Caffeine is a life force powerful enough to get you through the hardest of days, but how much is too much of this cerebral slight of hand? Do you stop at three coffees? If yes, what about your pre-workout? Or your caffeinated spreads? These are important questions because caffeine follows a bell curve where too much begins to take your health further away from your goal. The dream is to hit that sweet spot right at the top of that bell curve where you get just enough energy but not so much that your body rejects it. Here’s what the research says. Be warned sometimes it can be contradictory, but that’s how the body works anyway.
The eye problem
When it comes to caffeine, seeing is believing and few senses are more important than your eyesight. This is why you should pay careful attention to a paper in the journal Ophthalmology. They found having large doses of daily caffeine can make you more up to three times likely to suffer from glaucoma than people who have a genetic predisposition to it. They looked at the dietary habits of a whopping 120, 000 people over the course of 4 years who had an age range of 39 to 73 years old. Those who consumed more than 480 milligrams of caffeine had significantly higher risks of suffering with their vision. That’s roughly four cups of coffee. It’s not a huge amount but does show that your body can only take so much stimulation before it takes away your means to keep moving with impunity, namely your sight.
If you’re well read on coffee, you might know the above advice brushes off other research on coffee. Sadly, scientists do love to contradict one another. To achieve this, a paper in the New England Journal of Medicine found people who drank 4-5 cups of coffee a day had the lowest risk of death over the 12 years period that the study was conducted across. They didn’t mention if these people could see, but perhaps that wasn’t within the scope or the research. What is clear is that caffeine is divisive, just like everything else you put into your body.
Your best bet
Caffeine is complicated. Too much over the short term, probably won’t impact you too badly. Over the long term, things get prickly.

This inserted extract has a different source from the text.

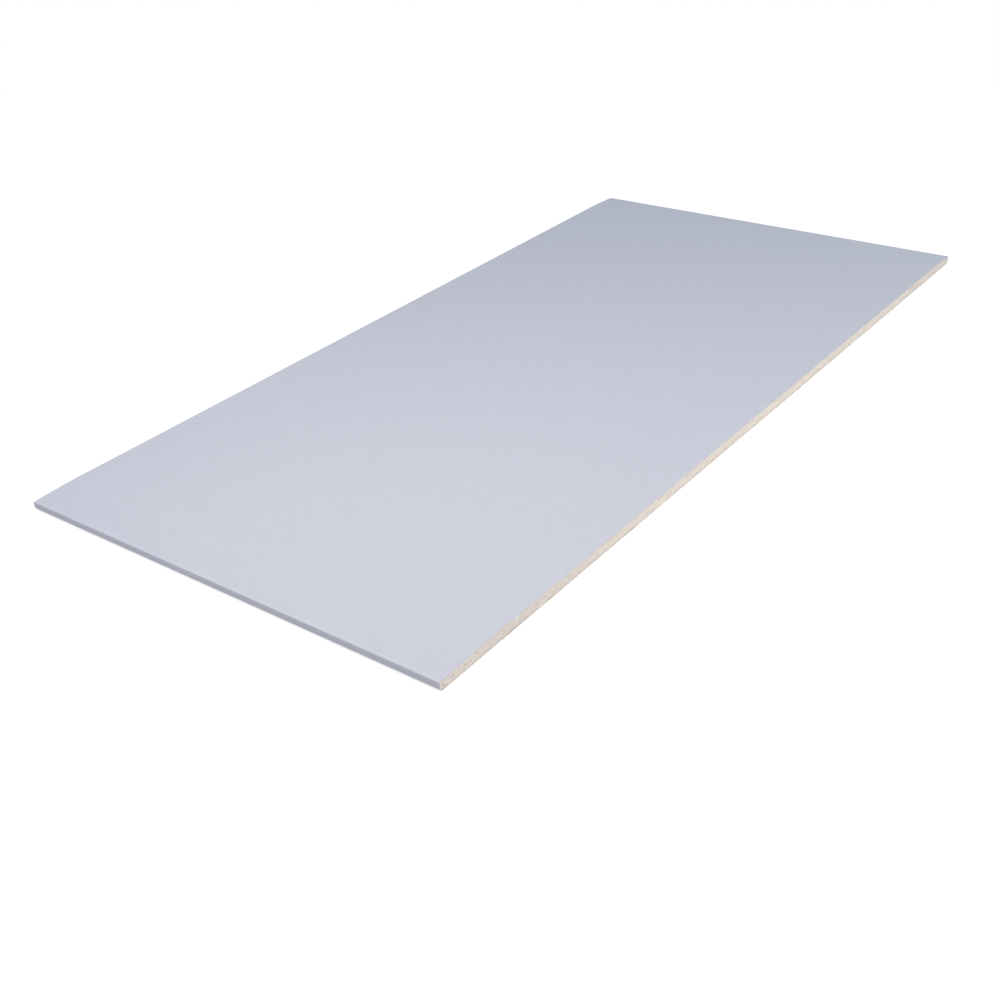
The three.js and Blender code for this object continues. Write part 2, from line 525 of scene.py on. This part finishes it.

You probably stick to a set number of coffees each day that creates a daily habit loop for your day-to-day activities. So, the optimum amount should be roughly 2-3 coffees each day and if you’re choosing to get it from other sources such as in spreads or in your pre-workouts, then factor these into your daily allotment. It’s a wise idea to get the lion’s share of your energy from a solid sleep routine and food, but totally understandable that every now and then you need an acute oomph boost. Focus more on the volume of caffeine you eat each day, roughly 300-350 milligrams is a safe bet and there is research to support this amount. Once you start to creep over this number, your internal workings seem to stage a mutiny against the overabundance of this energy bounty. You can have it all, you just have to time and measure your decisions wisely.